Ginsberg was searching for a path of healing and hope amidst the darkness of America - a way beyond the madness that destroyed the best minds of his generation - a way of compassion that is still haunting. Like a Buddhist bluesman, an ancient Jewish prophet or an urban hipster on a quest for enlightenment, his lament continues to wail and moan:

(I watched those) who threw their watches off the roof to cast their ballot for Eternity outside of Time, & alarm clocks fell on their heads every day for the next decade,
who cut their wrists three times successively unsuccessfully, gave up and were forced to open antique stores where they thought they were growing old and cried, who were burned alive in their innocent flannel suits on Madison Avenue amid blasts of leaden verse & the tanked-up clatter of the iron regiments of fashion & the nitroglycerine shrieks of the fairies of advertising & the mustard gas of sinister intelligent editors, or were run down by the drunken taxicabs of Absolute Reality, who jumped off the Brooklyn Bridge this actually happened and walked away unknown and forgotten into the ghostly daze of Chinatown soup alleyways & firetrucks, not even one free beer...

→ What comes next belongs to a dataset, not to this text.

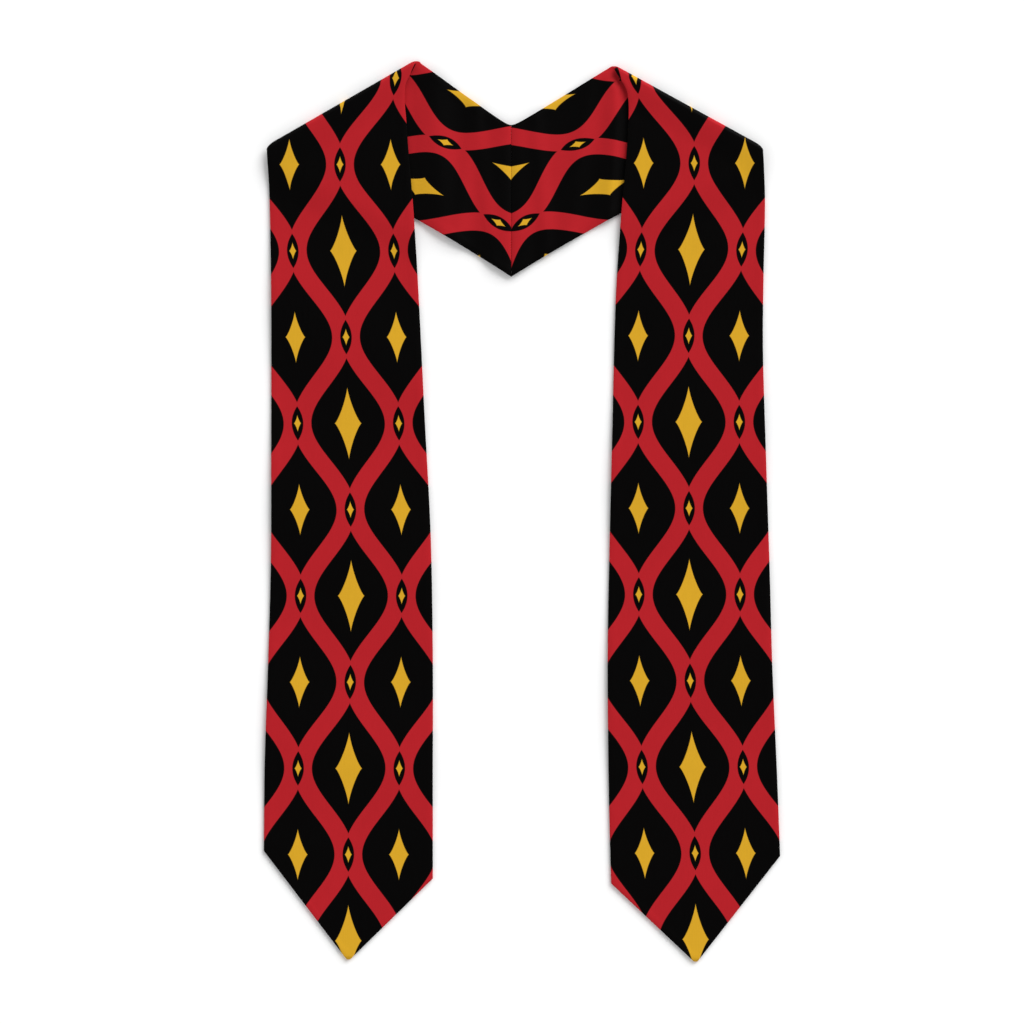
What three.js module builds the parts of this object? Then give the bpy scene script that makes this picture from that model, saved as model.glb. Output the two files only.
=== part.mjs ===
// A graduation stole laid out flat, face up, on a table.
//
// Each half is one long cloth strip. It starts at the centre-back seam, runs up and
// outwards as half of the V-shaped neck yoke, rolls over the shoulder fold, and lies
// back over itself as a straight front panel that ends in a skewed point. A strip is two
// layers sewn together round their edges: the outer cloth, which faces up on the front
// panel, and the lining, which faces up on the yoke.
//
// Millimetres, +Z up, +Y towards the neck. The floor is z = 0.
import * as THREE from "three";

// Cloth
const OUTER_CLOTH = 1.0; // printed satin with its fused backing
const LINING_CLOTH = 1.0;
const LAYER_GAP = 0.3; // between the outer cloth and the lining
const SEAM_GAP = 0.3; // between the two halves at the centre-back seam
const LAID_GAP = 0.3; // between the front panel and the yoke that it lies on

// Yoke
const NECK_HALF = 86; // the neck corners, out from the seam
const NECK_RISE = 54.5; // and up from the V's dip
const SEAM_LENGTH = 132; // the centre-back seam, from the V's dip to its tip
const DIP_ROUND = 3; // how far the V's dip is rounded
const YOKE_BOW = 6; // how far the yoke's lower edge bows out
const RIDGE_HEIGHT = 2.2; // the thick seam lifts the cloth beside it
const RIDGE_REACH = 26;

// Shoulder fold
const SHOULDER_DROP = 72.6; // the shoulder corners, down from the neck corners
const FOLD_INSIDE = 1.25; // inner radius of the lining round the fold
const SHOULDER_ROUND = 5; // the fold's corners are cut back by these
const NECK_ROUND = 3;
const ROLL_LENGTH = 26; // the roll sinks to the flat over this length
const PULL_LENGTH = 40; // past the fold, the cloth comes out to its own edges over this length

// Front panel
const PANEL_LENGTH = 712; // down a front panel's inner edge, from the neck to the foot
const PANEL_WIDTH = 147; // across the foot of a front panel
const STEP_REST = 9; // the panel stays level for this length past the yoke's lower edge
const STEP_LENGTH = 30; // and then comes down to the table over this length
const POINT_SKEW = 24; // the foot's outer corner is this much higher than its inner one
const POINT_DROP = 69; // the point is this far below the foot's inner corner
const POINT_PLACE = 0.5; // where the point is across the panel, as a share of its width
const TIP_WIDTH = 3; // the point's blunt tip
const WAVE_HEIGHT = 1.6; // soft waves along the panel, where it has lifted off the table
const WAVE_LENGTH = 190;
const WAVE_SLANT = 0.3; // how far a wave runs ahead across the panel, in waves
const WAVE_FADE = 90; // the waves grow and die away over this length

// Look
const CLOTH_COLOR = 0xb4212a; // the print's red
const CLOTH_ROUGHNESS = 0.6;

// The two halves lie a little differently. neckHalf, neckRise, shoulderDrop and pointDrop
// are shares of the sizes of those names. wavePhase is where the waves start, in waves.
const HALVES = [
  {
    side: "left",
    mirror: -1,
    neckHalf: 0.965,
    neckRise: 1.04,
    shoulderDrop: 1.025,
    pointDrop: 1.02,
    wavePhase: 0.15,
  },
  {
    side: "right",
    mirror: 1,
    neckHalf: 1.04,
    neckRise: 0.96,
    shoulderDrop: 0.978,
    pointDrop: 0.985,
    wavePhase: 0.6,
  },
];

// The front panel, section by section. down: share of PANEL_LENGTH. width: share of
// PANEL_WIDTH. left and right: the inner edge's distance from the seam, as a share of
// that half's own distance from the seam to its neck corner.
const FRONT_SECTIONS = [
  { down: 0, width: 0.88, left: 1, right: 1 },
  { down: 0.03, width: 0.812, left: 1.11, right: 1.123 },
  { down: 0.08, width: 0.811, left: 1.096, right: 1.135 },
  { down: 0.19, width: 0.845, left: 1.021, right: 1.064 },
  { down: 0.29, width: 0.872, left: 0.97, right: 1.015 },
  { down: 0.44, width: 0.909, left: 0.906, right: 0.984 },
  { down: 0.585, width: 0.946, left: 0.843, right: 0.956 },
  { down: 0.73, width: 0.974, left: 0.822, right: 0.937 },
  { down: 0.88, width: 0.995, left: 0.822, right: 0.948 },
  { down: 1, width: 1, left: 0.822, right: 0.971 },
];

// Where the cloth is divided, as shares of each stretch
const COLUMNS = [0, 0.07, 0.22, 0.4, 0.6, 0.78, 0.93, 1];
const YOKE_ROWS = [0, 0.05, 0.1, 0.16, 0.24, 0.36, 0.5, 0.65, 0.8, 0.92];
const FOLD_STEPS = 8;
const PANEL_ROWS = [
  0.012, 0.024, 0.04, 0.055, 0.07, 0.09, 0.11, 0.13, 0.15, 0.17, 0.19, 0.21, 0.23, 0.25,
  0.28, 0.32, 0.36, 0.4, 0.44, 0.48, 0.52, 0.56, 0.6, 0.64, 0.68, 0.72, 0.76, 0.8, 0.84,
  0.88, 0.92, 0.96, 1,
];
const POINT_ROWS = [0.35, 0.7, 1];

// What follows from the sizes
const STRIP_THICKNESS = OUTER_CLOTH + LAYER_GAP + LINING_CLOTH;
const STRIP_MIDDLE = LINING_CLOTH + LAYER_GAP / 2; // height of the middle over the lining's face
const UNDERSIDE_MIDDLE = STRIP_THICKNESS - STRIP_MIDDLE; // the same over the outer cloth's face
const FOLD_RADIUS = FOLD_INSIDE + STRIP_MIDDLE; // of the strip's middle round the fold
const FOLD_OUTSIDE = FOLD_INSIDE + STRIP_THICKNESS;
const LAYERS = [
  { name: "outer_cloth", from: LAYER_GAP / 2, to: LAYER_GAP / 2 + OUTER_CLOTH },
  { name: "lining", from: -LAYER_GAP / 2 - LINING_CLOTH, to: -LAYER_GAP / 2 },
];

const clamp = (value) => Math.min(1, Math.max(0, value));
const ease = (value) => clamp(value) ** 2 * (3 - 2 * clamp(value));
const between = (from, to, share) => from.clone().lerp(to, share);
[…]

the madman bum and angel beat in Time, unknown, yet putting down here what might be left to say in time come after death,
and rose reincarnate in the ghostly clothes of jazz in the goldhorn shadow of the band and blew the suffering of America’s naked mind for love into an eli eli lamma lamma sabacthani saxophone cry that shivered the cities down to the last radio with the absolute heart of the poem of life butchered out of their own bodies good to eat a thousand years.


As I read the NY Times - and weep over the destruction, the lies and the fear our addiction has wrought in the Gulf Coast, in the Middle East and Asia, within our First Nation lands, in the hearts and bodies of women and men and GLBTQ and children and animals and water, soil and air - I give thanks to God for Allen Ginsberg. He was broken and vile, holy and human, just like us all. He set our language and imagination free in ways that still reverberate through the best of rock and roll.